INFORMATION PROVIDED:
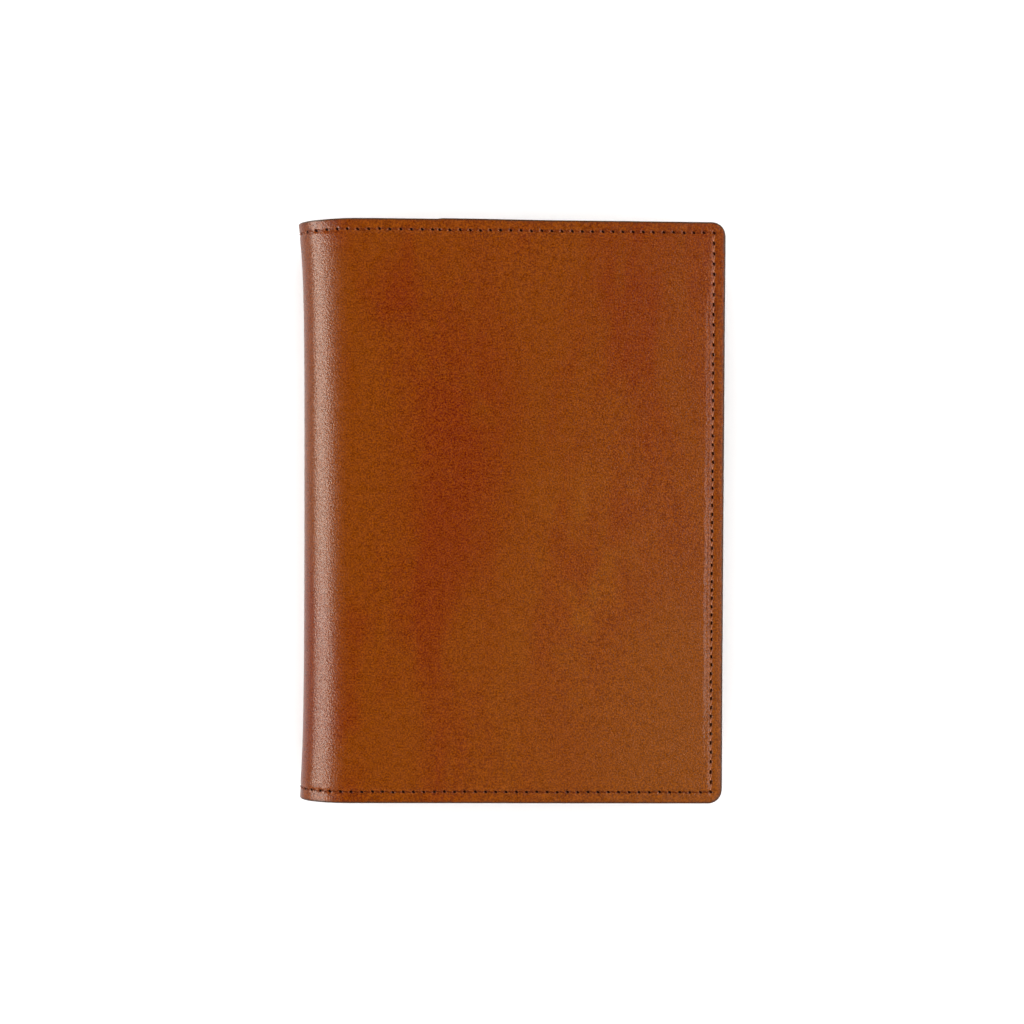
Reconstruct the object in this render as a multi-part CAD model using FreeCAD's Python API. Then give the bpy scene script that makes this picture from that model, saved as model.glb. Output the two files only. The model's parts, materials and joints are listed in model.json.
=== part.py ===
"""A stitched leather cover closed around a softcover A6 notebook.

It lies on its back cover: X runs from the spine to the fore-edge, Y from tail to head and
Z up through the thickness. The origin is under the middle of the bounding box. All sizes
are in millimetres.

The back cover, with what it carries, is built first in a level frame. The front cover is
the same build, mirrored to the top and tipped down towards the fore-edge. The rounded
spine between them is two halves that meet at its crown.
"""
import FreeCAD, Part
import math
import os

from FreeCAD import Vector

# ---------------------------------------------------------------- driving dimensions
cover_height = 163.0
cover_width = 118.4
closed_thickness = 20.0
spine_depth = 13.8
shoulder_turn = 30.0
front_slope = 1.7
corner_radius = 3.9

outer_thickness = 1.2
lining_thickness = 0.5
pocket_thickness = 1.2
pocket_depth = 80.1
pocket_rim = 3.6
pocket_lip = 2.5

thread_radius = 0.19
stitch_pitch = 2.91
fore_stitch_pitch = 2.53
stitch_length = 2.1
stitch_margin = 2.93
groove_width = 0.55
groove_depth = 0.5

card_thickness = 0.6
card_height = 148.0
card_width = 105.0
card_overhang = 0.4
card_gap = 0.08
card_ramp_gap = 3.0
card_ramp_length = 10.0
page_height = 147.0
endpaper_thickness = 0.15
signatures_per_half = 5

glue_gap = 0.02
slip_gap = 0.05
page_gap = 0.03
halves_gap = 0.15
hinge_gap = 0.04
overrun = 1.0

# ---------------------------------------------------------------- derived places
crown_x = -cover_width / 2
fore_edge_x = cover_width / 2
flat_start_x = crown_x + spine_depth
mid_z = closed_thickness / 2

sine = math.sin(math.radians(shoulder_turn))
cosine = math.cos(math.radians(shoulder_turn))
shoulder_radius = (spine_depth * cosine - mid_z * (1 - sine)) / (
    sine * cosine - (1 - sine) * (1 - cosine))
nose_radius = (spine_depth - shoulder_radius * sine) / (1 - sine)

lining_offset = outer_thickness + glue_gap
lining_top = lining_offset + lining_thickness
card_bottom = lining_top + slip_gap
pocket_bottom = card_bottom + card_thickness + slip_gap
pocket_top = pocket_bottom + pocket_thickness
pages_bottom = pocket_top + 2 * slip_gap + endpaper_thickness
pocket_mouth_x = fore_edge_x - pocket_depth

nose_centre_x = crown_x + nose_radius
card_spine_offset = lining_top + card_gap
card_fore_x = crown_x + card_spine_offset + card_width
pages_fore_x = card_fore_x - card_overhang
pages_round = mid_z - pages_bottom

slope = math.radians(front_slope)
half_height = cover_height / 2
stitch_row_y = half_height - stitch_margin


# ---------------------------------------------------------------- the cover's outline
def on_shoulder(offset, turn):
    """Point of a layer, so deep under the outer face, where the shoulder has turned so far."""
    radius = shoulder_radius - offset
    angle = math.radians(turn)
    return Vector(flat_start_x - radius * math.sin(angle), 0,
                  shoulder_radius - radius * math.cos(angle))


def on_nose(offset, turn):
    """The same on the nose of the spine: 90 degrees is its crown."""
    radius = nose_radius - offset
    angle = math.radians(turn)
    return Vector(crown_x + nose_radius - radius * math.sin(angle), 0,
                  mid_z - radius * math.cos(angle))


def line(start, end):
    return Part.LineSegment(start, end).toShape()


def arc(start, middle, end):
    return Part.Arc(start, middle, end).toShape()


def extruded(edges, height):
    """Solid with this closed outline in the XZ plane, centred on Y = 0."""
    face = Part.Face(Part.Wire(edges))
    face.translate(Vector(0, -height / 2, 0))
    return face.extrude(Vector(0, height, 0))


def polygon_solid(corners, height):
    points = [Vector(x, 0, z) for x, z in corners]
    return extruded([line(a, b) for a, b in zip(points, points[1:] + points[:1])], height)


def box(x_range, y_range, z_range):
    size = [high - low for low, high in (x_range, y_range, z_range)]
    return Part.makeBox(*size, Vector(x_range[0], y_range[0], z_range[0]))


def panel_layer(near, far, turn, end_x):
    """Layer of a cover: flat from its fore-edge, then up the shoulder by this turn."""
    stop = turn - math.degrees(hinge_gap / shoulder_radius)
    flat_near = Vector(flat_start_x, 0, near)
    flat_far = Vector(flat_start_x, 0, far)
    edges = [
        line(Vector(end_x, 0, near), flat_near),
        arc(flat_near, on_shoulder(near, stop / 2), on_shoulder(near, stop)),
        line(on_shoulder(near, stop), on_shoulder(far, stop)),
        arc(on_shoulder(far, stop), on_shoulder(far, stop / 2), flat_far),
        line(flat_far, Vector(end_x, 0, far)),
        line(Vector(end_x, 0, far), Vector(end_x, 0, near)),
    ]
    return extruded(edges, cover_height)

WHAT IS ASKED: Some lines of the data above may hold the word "this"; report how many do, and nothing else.

ANSWER TO THE PROBLEM: 3